GOAL OF THE EXERCISE:
Return verbatim everything from the first line through the line that contains "import Sketcher", and stop there.

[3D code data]
┌────────

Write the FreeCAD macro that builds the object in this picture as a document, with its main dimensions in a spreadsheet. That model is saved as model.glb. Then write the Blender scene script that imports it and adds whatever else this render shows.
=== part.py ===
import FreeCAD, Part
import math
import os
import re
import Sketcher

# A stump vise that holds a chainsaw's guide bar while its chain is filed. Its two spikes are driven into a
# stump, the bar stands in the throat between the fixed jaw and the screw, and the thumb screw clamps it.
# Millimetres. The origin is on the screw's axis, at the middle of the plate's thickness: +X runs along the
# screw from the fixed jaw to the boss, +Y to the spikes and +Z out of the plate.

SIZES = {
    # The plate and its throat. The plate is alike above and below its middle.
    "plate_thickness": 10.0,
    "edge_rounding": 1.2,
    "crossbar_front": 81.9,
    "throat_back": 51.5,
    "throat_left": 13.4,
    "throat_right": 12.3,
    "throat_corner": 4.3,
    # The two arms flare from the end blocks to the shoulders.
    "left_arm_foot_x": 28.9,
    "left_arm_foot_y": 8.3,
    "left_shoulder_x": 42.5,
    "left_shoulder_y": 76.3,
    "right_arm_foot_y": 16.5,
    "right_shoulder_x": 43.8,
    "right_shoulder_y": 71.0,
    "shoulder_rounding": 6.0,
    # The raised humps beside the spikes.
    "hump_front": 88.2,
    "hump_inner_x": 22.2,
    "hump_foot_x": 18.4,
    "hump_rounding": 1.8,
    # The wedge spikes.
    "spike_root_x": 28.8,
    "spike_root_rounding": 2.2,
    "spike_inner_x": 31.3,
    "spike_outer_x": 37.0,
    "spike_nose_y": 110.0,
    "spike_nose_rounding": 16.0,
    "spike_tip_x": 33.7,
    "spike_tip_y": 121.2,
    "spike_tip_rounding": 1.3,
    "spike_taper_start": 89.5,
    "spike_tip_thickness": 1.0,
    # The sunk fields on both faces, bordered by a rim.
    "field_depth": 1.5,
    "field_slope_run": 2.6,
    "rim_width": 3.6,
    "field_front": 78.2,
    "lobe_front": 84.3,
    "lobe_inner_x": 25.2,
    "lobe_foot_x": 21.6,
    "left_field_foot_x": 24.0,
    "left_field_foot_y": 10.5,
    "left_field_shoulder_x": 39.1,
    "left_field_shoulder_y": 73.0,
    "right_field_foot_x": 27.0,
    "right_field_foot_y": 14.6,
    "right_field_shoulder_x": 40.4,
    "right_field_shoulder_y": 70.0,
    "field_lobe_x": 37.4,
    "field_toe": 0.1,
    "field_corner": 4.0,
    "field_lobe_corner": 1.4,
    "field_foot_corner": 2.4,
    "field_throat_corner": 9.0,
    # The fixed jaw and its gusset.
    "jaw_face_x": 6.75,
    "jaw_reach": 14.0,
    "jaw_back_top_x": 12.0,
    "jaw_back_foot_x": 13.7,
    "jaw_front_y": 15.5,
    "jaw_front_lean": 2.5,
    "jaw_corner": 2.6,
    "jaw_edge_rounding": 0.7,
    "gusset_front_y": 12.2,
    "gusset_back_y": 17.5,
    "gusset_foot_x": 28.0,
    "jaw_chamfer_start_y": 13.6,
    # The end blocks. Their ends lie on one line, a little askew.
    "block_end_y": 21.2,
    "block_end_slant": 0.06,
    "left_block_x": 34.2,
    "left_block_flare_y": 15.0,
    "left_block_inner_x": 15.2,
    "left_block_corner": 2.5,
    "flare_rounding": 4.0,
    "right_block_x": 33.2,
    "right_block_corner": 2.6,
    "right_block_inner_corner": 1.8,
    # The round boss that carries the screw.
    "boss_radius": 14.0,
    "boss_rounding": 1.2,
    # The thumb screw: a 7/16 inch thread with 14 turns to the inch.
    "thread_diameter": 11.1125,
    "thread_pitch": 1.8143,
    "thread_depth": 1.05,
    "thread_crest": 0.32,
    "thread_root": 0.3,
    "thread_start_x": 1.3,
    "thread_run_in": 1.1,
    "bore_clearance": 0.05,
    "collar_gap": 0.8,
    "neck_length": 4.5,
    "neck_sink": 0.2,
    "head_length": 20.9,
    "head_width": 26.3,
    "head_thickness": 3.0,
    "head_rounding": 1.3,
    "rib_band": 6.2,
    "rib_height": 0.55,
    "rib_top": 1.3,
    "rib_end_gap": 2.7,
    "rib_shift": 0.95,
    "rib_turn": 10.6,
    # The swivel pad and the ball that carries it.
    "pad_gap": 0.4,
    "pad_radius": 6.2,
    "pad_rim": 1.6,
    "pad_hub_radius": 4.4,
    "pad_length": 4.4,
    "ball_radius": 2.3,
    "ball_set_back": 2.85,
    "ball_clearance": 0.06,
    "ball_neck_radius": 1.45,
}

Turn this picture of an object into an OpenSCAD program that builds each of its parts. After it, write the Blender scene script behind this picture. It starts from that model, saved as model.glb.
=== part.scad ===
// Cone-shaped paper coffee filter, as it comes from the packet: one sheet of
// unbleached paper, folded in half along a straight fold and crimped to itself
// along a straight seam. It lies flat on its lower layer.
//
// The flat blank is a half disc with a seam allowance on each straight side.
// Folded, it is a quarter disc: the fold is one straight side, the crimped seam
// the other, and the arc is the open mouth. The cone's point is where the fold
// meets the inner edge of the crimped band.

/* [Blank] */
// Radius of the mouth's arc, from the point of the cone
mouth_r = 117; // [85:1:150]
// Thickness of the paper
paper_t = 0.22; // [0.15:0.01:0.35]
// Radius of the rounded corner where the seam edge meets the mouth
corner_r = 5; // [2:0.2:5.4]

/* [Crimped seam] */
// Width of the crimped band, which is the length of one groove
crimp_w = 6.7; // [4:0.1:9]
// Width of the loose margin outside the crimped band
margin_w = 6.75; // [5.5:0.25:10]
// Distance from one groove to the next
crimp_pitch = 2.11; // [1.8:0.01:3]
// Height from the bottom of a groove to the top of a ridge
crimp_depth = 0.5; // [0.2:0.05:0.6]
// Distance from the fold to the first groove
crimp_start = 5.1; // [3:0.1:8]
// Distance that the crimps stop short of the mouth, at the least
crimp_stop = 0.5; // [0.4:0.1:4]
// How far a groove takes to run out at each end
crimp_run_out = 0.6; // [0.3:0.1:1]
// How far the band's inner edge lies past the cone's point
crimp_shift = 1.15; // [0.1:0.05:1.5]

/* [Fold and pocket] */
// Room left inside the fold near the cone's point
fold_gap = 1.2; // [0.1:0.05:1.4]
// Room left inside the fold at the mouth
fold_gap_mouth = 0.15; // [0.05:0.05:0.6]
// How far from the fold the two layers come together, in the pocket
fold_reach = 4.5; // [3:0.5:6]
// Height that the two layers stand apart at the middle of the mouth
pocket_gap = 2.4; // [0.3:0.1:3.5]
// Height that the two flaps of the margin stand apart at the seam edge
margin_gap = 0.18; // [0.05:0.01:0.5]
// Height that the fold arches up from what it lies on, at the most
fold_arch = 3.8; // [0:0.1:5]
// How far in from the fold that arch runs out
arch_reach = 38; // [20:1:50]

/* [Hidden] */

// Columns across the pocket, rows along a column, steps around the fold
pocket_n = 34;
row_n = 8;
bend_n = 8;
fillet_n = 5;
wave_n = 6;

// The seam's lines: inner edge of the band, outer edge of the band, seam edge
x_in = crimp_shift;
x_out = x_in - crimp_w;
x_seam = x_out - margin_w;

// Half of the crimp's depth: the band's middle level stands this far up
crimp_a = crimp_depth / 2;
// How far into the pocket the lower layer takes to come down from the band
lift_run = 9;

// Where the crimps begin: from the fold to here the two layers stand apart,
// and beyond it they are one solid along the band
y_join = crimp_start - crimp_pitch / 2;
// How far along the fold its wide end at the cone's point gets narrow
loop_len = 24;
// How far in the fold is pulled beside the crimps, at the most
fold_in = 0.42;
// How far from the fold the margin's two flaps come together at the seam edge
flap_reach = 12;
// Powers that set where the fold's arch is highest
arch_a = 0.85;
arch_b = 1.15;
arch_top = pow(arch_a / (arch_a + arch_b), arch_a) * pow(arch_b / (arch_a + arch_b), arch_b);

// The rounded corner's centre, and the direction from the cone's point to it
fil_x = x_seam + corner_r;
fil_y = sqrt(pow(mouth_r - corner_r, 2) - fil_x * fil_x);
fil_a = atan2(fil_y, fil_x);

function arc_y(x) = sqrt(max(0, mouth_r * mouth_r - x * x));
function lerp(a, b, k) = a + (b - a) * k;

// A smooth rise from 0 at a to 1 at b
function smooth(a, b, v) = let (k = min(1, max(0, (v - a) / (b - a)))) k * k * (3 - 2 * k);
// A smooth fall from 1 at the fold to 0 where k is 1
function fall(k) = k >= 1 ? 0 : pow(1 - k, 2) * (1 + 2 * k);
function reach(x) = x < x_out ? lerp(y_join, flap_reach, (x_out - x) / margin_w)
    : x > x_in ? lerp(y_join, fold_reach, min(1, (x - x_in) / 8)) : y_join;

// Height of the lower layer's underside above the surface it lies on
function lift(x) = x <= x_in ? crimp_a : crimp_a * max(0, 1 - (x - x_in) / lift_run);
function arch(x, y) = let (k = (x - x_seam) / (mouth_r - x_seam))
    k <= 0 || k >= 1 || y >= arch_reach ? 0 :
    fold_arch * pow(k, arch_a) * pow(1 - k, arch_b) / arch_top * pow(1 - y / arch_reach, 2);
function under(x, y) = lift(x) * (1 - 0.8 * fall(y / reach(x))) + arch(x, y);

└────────

SOLUTION TO THIS EXERCISE:
Write the FreeCAD macro that builds the object in this picture as a document, with its main dimensions in a spreadsheet. That model is saved as model.glb. Then write the Blender scene script that imports it and adds whatever else this render shows.
=== part.py ===
import FreeCAD, Part
import math
import os
import re
import Sketcher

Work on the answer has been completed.